Dennis won his claim because he had lost two fingers to frostbite while repairing track in subfreezing weather. Outdoorsman Douglas huffed that he saw no evidence of employer negligence “in a society where everyone is presumed to have enough sense ‘to come in out of the rain.’ ” But Justice Harlan went further, to bring up a question which has divided the Court sharply: should the Supreme Court be taking such cases at all?

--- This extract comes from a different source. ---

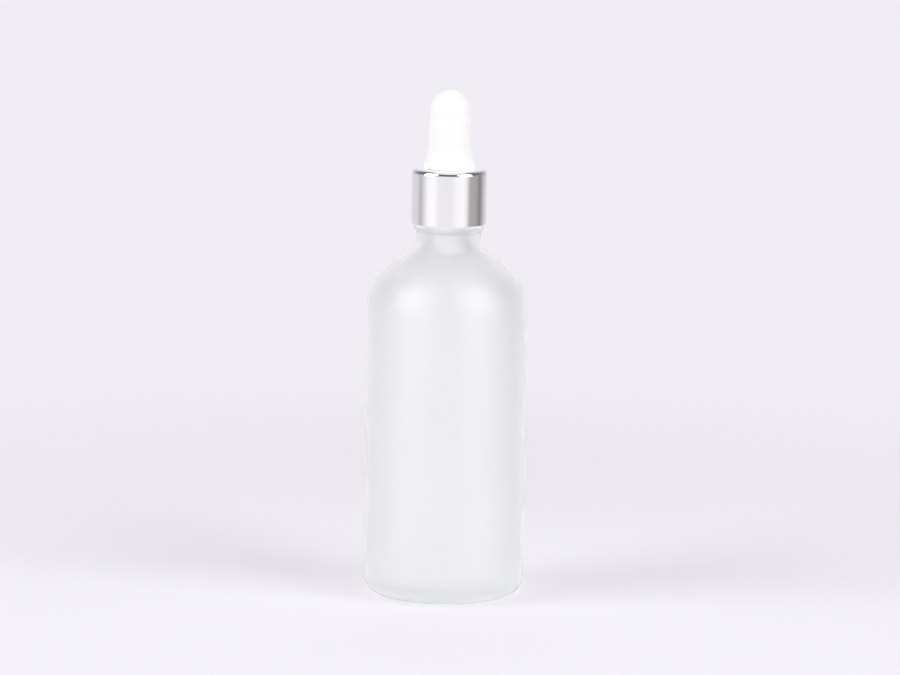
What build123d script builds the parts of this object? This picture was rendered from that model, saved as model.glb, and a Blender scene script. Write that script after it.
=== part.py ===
"""Medicine dropper: a frosted glass bottle with a screw cap, rubber bulb and glass pipette.

Millimetres, +Z up. The origin is the centre of the bottle's base, on the surface it stands on.
Each piece is a solid of revolution about Z, and the two threads are swept along helices.
"""

import math
import os

from build123d import *

# Bottle body
BODY_R = 22.25
WALL = 2.2
BASE_CORNER_R = 5.2
PUSH_UP_R = 12.5
PUSH_UP_DEPTH = 1.0
FLOOR_Z = 3.8
FLOOR_CORNER_R = 4.0
SHOULDER_Z = 79.7
SHOULDER_R = 14.9
SHOULDER_TURN = 55.0

# Bottle neck and its threaded finish
NECK_R = 8.92
NECK_ROOT_R = 3.5
BORE_R = 5.2
BORE_ROOT_R = 6.0
BEAD_FOOT_Z = 101.2
BEAD_WIDEST_Z = 102.7
BEAD_R = 9.65
BEAD_TOP_ROUND = 0.6
BEAD_ROOT_R = 0.5
FINISH_R = 7.8
FINISH_ROOT_R = 0.3
RIM_Z = 114.6
RIM_OUTER_ROUND = 0.7
RIM_INNER_ROUND = 0.5

# Thread of the bottle and of the cap, right-hand
PITCH = 3.175
THREAD_TURNS = 1.5
THREAD_START_Z = 106.6
THREAD_ROOT_WIDTH = 2.0
THREAD_CREST_WIDTH = 1.0
THREAD_EMBED = 0.3
BOTTLE_CREST_R = 8.8
CAP_CREST_R = 8.15
CAP_ROOT_R = 9.05

# Collar: aluminium shell over the plastic inner cap
COLLAR_R = 10.42
COLLAR_BOTTOM_Z = 103.4
COLLAR_TOP_Z = 118.7
SHEET = 0.45
COLLAR_TOP_ROUND = 1.4
COLLAR_EDGE_ROUND = 0.3
CURL_WIDTH = 0.6
COLLAR_HOLE_R = 6.2
CAP_PLAY = 0.02
DECK = 1.0
CAP_MOUTH_CHAMFER = 0.3

# Sealing washer
WASHER_R = 7.7
WASHER_HOLE_R = 3.6
WASHER_THICKNESS = 1.0

# Rubber bulb
BULB_R = 5.7
BULB_FOOT_R = 5.85
BULB_TOP_Z = 140.35
BULB_WALL = 1.4
FLARE_TURN = 14.0
FLARE_TOP_ROUND = 5.0
FLARE_FOOT_ROUND = 3.0
LIP_R = 7.0
LIP_HEIGHT = 0.7
LIP_GAP = 0.03
LIP_ROUND = 0.15
GROOVE_R = 6.0
FLANGE_R = 8.3
FLANGE = 1.6
FLANGE_ROUND = 0.3
GRIP_R = 3.55
GRIP_TOP_Z = 121.0

# Glass pipette
TUBE_R = 3.5
TUBE_BORE_R = 2.5
TIP_Z = 12.0
TIP_R = 1.5
TIP_BORE_R = 0.6
TIP_LENGTH = 4.0
TAPER_LENGTH = 16.0
TAPER_BEND_R = 16.0
TIP_ROUND = 0.4
HEAD_R = 4.05
HEAD_Z = 121.2
HEAD_HEIGHT = 1.4


def turned(edges, roundings=()):
    """Revolve a closed outline of (radius, height) edges about Z, after rounding its corners."""
    outline = make_face(Wire(edges))
    for corner, radius in roundings:
        vertex = outline.vertices().sort_by_distance(Vector(*corner))[0]
        outline = fillet(vertex, radius)
    return revolve(Plane.XZ * outline, Axis.Z)


def flank(body_r, neck_r, corner_r, shoulder_r, root_r, floor_z, neck_top_z):
    """Edges of a bottle's side: base corner, wall, shoulder, cone, root of the neck, neck."""
    corner = JernArc((body_r - corner_r, floor_z), (1, 0), corner_r, 90)
    wall = Line(corner @ 1, (body_r, SHOULDER_Z))
    shoulder = JernArc(wall @ 1, (0, 1), shoulder_r, SHOULDER_TURN)
    turn = math.radians(SHOULDER_TURN)
    cone_end_r = neck_r + root_r * (1 - math.cos(turn))
    cone_length = ((shoulder @ 1).X - cone_end_r) / math.sin(turn)
    cone = Line(shoulder @ 1, shoulder @ 1 + (shoulder % 1) * cone_length)
    root = JernArc(cone @ 1, cone % 1, root_r, -SHOULDER_TURN)
    neck = Line(root @ 1, (neck_r, neck_top_z))
    return [corner, wall, shoulder, cone, root, neck]


def thread(root_r, crest_r, start_z):
    """A right-hand ridge from root_r to crest_r, its root sunk THREAD_EMBED into the wall."""
    outward = math.copysign(1, crest_r - root_r)
    path = Helix(PITCH, THREAD_TURNS * PITCH, root_r, center=(0, 0, start_z))
    section = Polyline(
        (-outward * THREAD_EMBED, -THREAD_ROOT_WIDTH / 2),
        (0, -THREAD_ROOT_WIDTH / 2),
        (crest_r - root_r, -THREAD_CREST_WIDTH / 2),
        (crest_r - root_r, THREAD_CREST_WIDTH / 2),
        (0, THREAD_ROOT_WIDTH / 2),
        (-outward * THREAD_EMBED, THREAD_ROOT_WIDTH / 2),
        close=True,
    )
    start = Plane(origin=path @ 0, x_dir=(1, 0, 0), z_dir=-(path % 0))
    return sweep(start * make_face(section), path=path, is_frenet=True)


def bottle():
    """Glass bottle: hollow body, pushed-up base, bead under the collar and threaded finish."""
    inner_r = BODY_R - WALL
    bead_top_z = BEAD_WIDEST_Z + BEAD_TOP_ROUND
    outside = flank(BODY_R, NECK_R, BASE_CORNER_R, SHOULDER_R, NECK_ROOT_R, 0, BEAD_FOOT_Z)
    bead_under = TangentArc((BEAD_R, BEAD_WIDEST_Z), (NECK_R, BEAD_FOOT_Z), tangent=(0, -1))
    bead_over = JernArc((BEAD_R, BEAD_WIDEST_Z), (0, 1), BEAD_TOP_ROUND, 90)
    finish = Polyline(
        (BEAD_R - BEAD_TOP_ROUND, bead_top_z),
        (FINISH_R, bead_top_z),
        (FINISH_R, RIM_Z),
        (BORE_R, RIM_Z),
    )
    inside = flank(inner_r, BORE_R, FLOOR_CORNER_R, SHOULDER_R - WALL, BORE_ROOT_R, FLOOR_Z, RIM_Z)
    floor = Polyline((inner_r - FLOOR_CORNER_R, FLOOR_Z), (0, FLOOR_Z), (0, PUSH_UP_DEPTH))
    push_up = TangentArc((0, PUSH_UP_DEPTH), (PUSH_UP_R, 0), tangent=(1, 0))
    foot = Line((PUSH_UP_R, 0), (BODY_R - BASE_CORNER_R, 0))
    upper = [bead_under, bead_over, *finish.edges()]
    lower = [*floor.edges(), push_up, foot]
    glass = turned(
        [*outside, *upper, *inside, *lower],
        [
            ((NECK_R, BEAD_FOOT_Z), BEAD_ROOT_R),
            ((FINISH_R, bead_top_z), FINISH_ROOT_R),
            ((FINISH_R, RIM_Z), RIM_OUTER_ROUND),
            ((BORE_R, RIM_Z), RIM_INNER_ROUND),
        ],
    )
    return glass + thread(FINISH_R, BOTTLE_CREST_R, THREAD_START_Z)


def collar_shell():
    """Drawn aluminium cover: flat top with the bulb's hole, skirt, and a curl under the cap."""
    inner_r = COLLAR_R - SHEET
    outline = Polyline(
        (COLLAR_HOLE_R, COLLAR_TOP_Z),
        (COLLAR_R, COLLAR_TOP_Z),
        (COLLAR_R, COLLAR_BOTTOM_Z),
        (inner_r - CURL_WIDTH, COLLAR_BOTTOM_Z),
        (inner_r - CURL_WIDTH, COLLAR_BOTTOM_Z + SHEET),
        (inner_r, COLLAR_BOTTOM_Z + SHEET),
        (inner_r, COLLAR_TOP_Z - SHEET),
        (COLLAR_HOLE_R, COLLAR_TOP_Z - SHEET),
        close=True,
    )
    return turned(
        outline.edges(),
        [
            ((COLLAR_R, COLLAR_TOP_Z), COLLAR_TOP_ROUND),
            ((inner_r, COLLAR_TOP_Z - SHEET), COLLAR_TOP_ROUND - SHEET),
            ((COLLAR_R, COLLAR_BOTTOM_Z), COLLAR_EDGE_ROUND),
        ],
    )


def inner_cap():
    """Plastic core of the collar: deck with the bulb's hole, skirt and internal thread."""
    outer_r = COLLAR_R - SHEET - CAP_PLAY
    bottom_z = COLLAR_BOTTOM_Z + SHEET
    top_z = COLLAR_TOP_Z - SHEET
    outline = Polyline(
        (COLLAR_HOLE_R, top_z),
        (outer_r, top_z),
        (outer_r, bottom_z),
        (CAP_ROOT_R + CAP_MOUTH_CHAMFER, bottom_z),
        (CAP_ROOT_R, bottom_z + CAP_MOUTH_CHAMFER),
        (CAP_ROOT_R, top_z - DECK),
        (COLLAR_HOLE_R, top_z - DECK),
        close=True,
    )
    cap = turned(outline.edges(), [((outer_r, top_z), COLLAR_TOP_ROUND - SHEET)])
    return cap + thread(CAP_ROOT_R, CAP_CREST_R, THREAD_START_Z - PITCH / 2)


def sealing_washer():
    """Soft washer between the bottle's rim and the bulb's flange."""
    ring = Cylinder(WASHER_R, WASHER_THICKNESS) - Cylinder(WASHER_HOLE_R, WASHER_THICKNESS)
    return Pos(0, 0, RIM_Z + WASHER_THICKNESS / 2) * ring


def rubber_bulb():
    """Hollow squeeze bulb: flange under the deck, groove in the hole, lip and domed top."""
    flange_z = RIM_Z + WASHER_THICKNESS
    lip_z = COLLAR_TOP_Z + LIP_GAP
    dome_z = BULB_TOP_Z - BULB_R
    cavity_r = BULB_R - BULB_WALL
    turn = math.radians(FLARE_TURN)
    rounds = FLARE_TOP_ROUND + FLARE_FOOT_ROUND
    slope_width = LIP_R - BULB_FOOT_R - rounds * (1 - math.cos(turn))
    slope_height = slope_width / math.tan(turn)
    root = Polyline(
        (GRIP_R, flange_z),
        (FLANGE_R, flange_z),
        (FLANGE_R, flange_z + FLANGE),
        (GROOVE_R, flange_z + FLANGE),
        (GROOVE_R, lip_z),
        (LIP_R, lip_z),
        (LIP_R, lip_z + LIP_HEIGHT),
    )
    lip_round = JernArc((LIP_R, lip_z + LIP_HEIGHT), (0, 1), FLARE_FOOT_ROUND, FLARE_TURN)
    slope = Line(lip_round @ 1, lip_round @ 1 + Vector(-slope_width, slope_height))
    waist = JernArc(slope @ 1, slope % 1, FLARE_TOP_ROUND, -FLARE_TURN)
    side = Line(waist @ 1, (BULB_R, dome_z))
    dome = JernArc((BULB_R, dome_z), (0, 1), BULB_R, 90)
    crown = Line((0, BULB_TOP_Z), (0, dome_z + cavity_r))
    ceiling = JernArc((cavity_r, dome_z), (0, 1), cavity_r, 90)
    cavity = Polyline(
        (cavity_r, dome_z), (cavity_r, GRIP_TOP_Z), (GRIP_R, GRIP_TOP_Z), (GRIP_R, flange_z)
    )
    return turned(
        [*root.edges(), lip_round, slope, waist, side, dome, crown, ceiling, *cavity.edges()],
        [
            ((FLANGE_R, flange_z), FLANGE_ROUND),
            ((FLANGE_R, flange_z + FLANGE), FLANGE_ROUND),
            ((LIP_R, lip_z), LIP_ROUND),
        ],
    )


def pipette():
    """Glass tube with a drawn tip and a head bead that the bulb holds."""
    tube_z = TIP_Z + TIP_LENGTH + TAPER_LENGTH
    top_z = HEAD_Z + HEAD_HEIGHT
    outline = Polyline(
        (TIP_BORE_R, TIP_Z),
        (TIP_R, TIP_Z),
        (TIP_R, TIP_Z + TIP_LENGTH),
        (TUBE_R, tube_z),
        (TUBE_R, HEAD_Z),
        (HEAD_R, HEAD_Z),
        (HEAD_R, top_z),
        (TUBE_BORE_R, top_z),
        (TUBE_BORE_R, tube_z),
        (TIP_BORE_R, TIP_Z + TIP_LENGTH),
        close=True,
    )
    return turned(
        outline.edges(),
        [
            ((TIP_R, TIP_Z), TIP_ROUND),
            ((TIP_R, TIP_Z + TIP_LENGTH), TAPER_BEND_R),
            ((TUBE_R, tube_z), TAPER_BEND_R),
            ((TUBE_BORE_R, tube_z), TAPER_BEND_R),
            ((TIP_BORE_R, TIP_Z + TIP_LENGTH), TAPER_BEND_R),
            ((HEAD_R, HEAD_Z), TIP_ROUND),
            ((HEAD_R, top_z), TIP_ROUND),
        ],
    )


PARTS = [bottle, collar_shell, inner_cap, sealing_washer, rubber_bulb, pipette]

os.makedirs("parts", exist_ok=True)
for make in PARTS:
    export_step(make(), f"parts/{make.__name__}.step")
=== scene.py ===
import math

import bpy
from mathutils import Matrix, Vector


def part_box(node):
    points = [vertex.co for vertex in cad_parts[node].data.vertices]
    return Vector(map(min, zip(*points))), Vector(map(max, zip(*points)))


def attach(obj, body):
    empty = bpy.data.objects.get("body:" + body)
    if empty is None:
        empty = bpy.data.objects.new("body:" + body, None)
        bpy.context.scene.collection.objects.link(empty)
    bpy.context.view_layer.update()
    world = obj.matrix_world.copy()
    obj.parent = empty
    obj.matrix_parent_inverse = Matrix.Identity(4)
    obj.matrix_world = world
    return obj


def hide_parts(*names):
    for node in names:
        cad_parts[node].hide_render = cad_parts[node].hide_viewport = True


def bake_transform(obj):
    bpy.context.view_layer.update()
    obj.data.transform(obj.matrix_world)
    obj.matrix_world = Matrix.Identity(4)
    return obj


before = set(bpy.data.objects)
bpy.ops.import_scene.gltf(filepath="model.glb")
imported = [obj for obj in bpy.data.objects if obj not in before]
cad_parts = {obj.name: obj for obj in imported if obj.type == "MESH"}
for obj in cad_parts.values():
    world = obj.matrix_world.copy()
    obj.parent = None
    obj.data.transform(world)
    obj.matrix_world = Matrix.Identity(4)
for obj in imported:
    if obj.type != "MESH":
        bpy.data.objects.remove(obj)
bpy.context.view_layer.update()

MM = 0.001

# Sizes in millimetres, as the CAD pieces have them
BODY_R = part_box("bottle")[1].x / MM
RIM_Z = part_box("bottle")[1].z / MM
WALL = 2.2
BASE_CORNER_R = 5.2
PUSH_UP_R = 12.5
PUSH_UP_DEPTH = 1.0
FLOOR_Z = 3.8
FLOOR_CORNER_R = 4.0
SHOULDER_Z = 79.7
SHOULDER_R = 14.9
SHOULDER_TURN = 55.0
NECK_R = 8.92
NECK_ROOT_R = 3.5
BORE_R = 5.2
BORE_ROOT_R = 6.0
BEAD_FOOT_Z = 101.2
BEAD_WIDEST_Z = 102.7
BEAD_R = 9.65
BEAD_TOP_ROUND = 0.6
BEAD_ROOT_R = 0.5
FINISH_R = 7.8
FINISH_ROOT_R = 0.3
RIM_OUTER_ROUND = 0.7
RIM_INNER_ROUND = 0.5
PITCH = 3.175
THREAD_TURNS = 1.5
THREAD_START_Z = 106.6
THREAD_DEPTH = 1.0
THREAD_HALF_WIDTH = 1.0
THREAD_FADE_TURNS = 0.06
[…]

Most workmen’s compensation claims are settled administratively, and limited by fairly standard formulas. But under federal law, injured railroad workers and merchant seamen have the more elastic remedy of jury trials, and each year several such lawsuits find their way to the Supreme Court. The results are often bizarre. In 1957 the nation’s highest tribunal solemnly considered the claim of Railroad Engineer Boyd R. Ringhiser, who had been treating himself for constipation and then, unable to make it fast enough across a busy freight yard, relieved himself in a gondola car—where a load of steel plates suddenly shifted, crushing his leg. That same year, the Court took up the case of a ship’s baker who had grabbed a sharp knife instead of a scoop to serve hard ice cream and lost two fingers when the knife slipped. In both cases, the Supreme Court decided for the injured men.

In both cases, several Justices protested strongly that no matter how pitiful the individual instance, the Court should not concern itself with mere questions of fact that had been reviewed already by lower courts. All through the ’30s, Justice Louis Brandeis had maintained that position. In 1957 Justice Frankfurter’s impatience boiled up, and he refused to participate in any more such cases. In an angry dissent on the ice cream case and three others, he said: “The Court may or may not be ‘doing justice’ in the four insignificant cases it decided today; it certainly is doing injustice to the significant and important cases on the calendar and to its own role as the supreme judicial body of the country. If the court does not abide by its own rules, how can it expect the bar to do so?”